After Hertzberg, Robert F. Kennedy Jr. took the microphone to make the case that Barry Goldwater was a swell guy (“He called himself an honorary gay, and this was in Arizona before Brokeback Mountain came out”) whose movement was “hijacked” by the likes of Paul Weyrich and Richard Viguerie, who with help from the Christian right and the acquiescence of the “indolent, negligent press” did what they could to subvert conservatism in service of “corporate profit-taking.”

Economic journalist Jeffrey Madrick and NYT Book Review editor Sam Tanenhaus followed that with their presentations (I think I might get to Madrick in another post). Tanenhaus pointed out that Goldwater didn’t actually write Conscience of a Conservative: L. Brent Bozell Jr. (yes, this guy‘s daddy) did.

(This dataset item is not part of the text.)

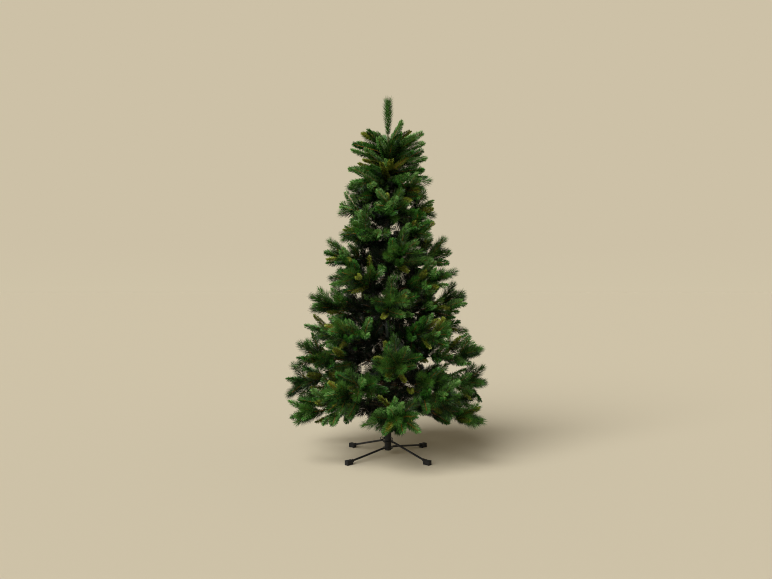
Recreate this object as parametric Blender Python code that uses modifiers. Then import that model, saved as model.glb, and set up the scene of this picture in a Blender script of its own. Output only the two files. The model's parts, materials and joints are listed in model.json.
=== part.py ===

Things only got really interesting when Columbia sociologist Todd Gitlin asked an incredibly long-winded question from the floor. What he wanted to know was what had caused the crotchety, individualistic conservatism of Goldwater to metastasize into the conservative movement, but he phrased it so verbosely that, well, you really had to be there.

City University of New York historian John Diggins had one answer: “Todd, the conservatives were reacting against the 1960s, and they were reacting against you.” Added Tanenhaus: “They were reacting to language like that, that is so presumptuous in its superiority.” Kennedy said again that the “negligent, indolent press” was to blame. And then Tanenhaus, who is neither negligent nor indolent, finally cut loose.

“Goldwater comes out of the heart of the modern conservative movement, which emerged out of the National Review and Joseph McCarthy,” Sam the man said. It was a pro-business, pro-religion, Sunbelt movement, and “Goldwater very directly played to racial anxieties in 1964…

“There’s a kind of fantasy created that Goldwater was a singular, heroic conservative unattached to the movement that followed,” Tanenhaus continued — while Kennedy, whose fantasy-spinning he was clearly talking about, sat quietly by. “Goldwater wanted to end the Vietnam War with limited nuclear weapons.”

So that was that. I noted to myself never to try to pick an intellectual fight with Sam Tanenhaus. And then I saw a guy sitting near me who looked kind of familiar. “Are you The Dread Alterman?” I asked. He nodded. I introduced myself. We shook hands. I didn’t punch him or anything. Sorry to be so dull.